The Sense of an Ending by Julian Barnes
I bought this for my Kindle. Shorter novels are better value bought as ebooks, and that's one area where I think ebooks really win - making short novels, novellas and short story collections more cost-effective for the reader. This book was last year's Booker prize winner, and I always like to read the winning novel.
The story is narrated by Tony Webster. The first section covers his school days in the fifties, where he befriended intellectual philosopher Adrian, to whom he was in awe. Adrian was everything average, ordinary Tony and his other friends were not.
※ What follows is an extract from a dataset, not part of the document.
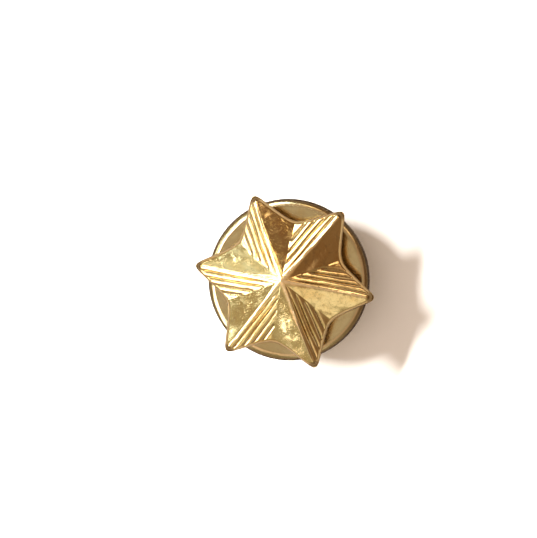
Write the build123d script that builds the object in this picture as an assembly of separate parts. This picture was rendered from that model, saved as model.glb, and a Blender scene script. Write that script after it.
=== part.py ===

At university Tony has a girlfriend Veronica, whose family rather look down on Tony. After they split up, Veronica goes out with Adrian. And then, a while later when Tony has lost touch with him, Adrian commits suicide. He leaves a note explaining that suicide is the only true philosophical question, and that as he'd never asked for life, ending it was the only true answer.
Many years later, when Tony has married, had a child, divorced, and altogether led a mediocre, average life, he finds that Veronica's mother has bequeathed to him Adrian's diary. Why she would have the diary he has no idea, nor why she should leave it to him. But prickly Veronica won't give it up to him. Tony meets with her a few times and eventually, finally, begins to 'get it'.
This is a beautifully written novel, very introspective. And it's quite depressing. Tony's illusions about Adrian are gradually shattered, blow by blow, and so are the reader's. It's a fascinating look at the arrogance of youth from the perspective of old age. It's the kind of novel that stays with you, keeping you pondering, long after you've finished reading it.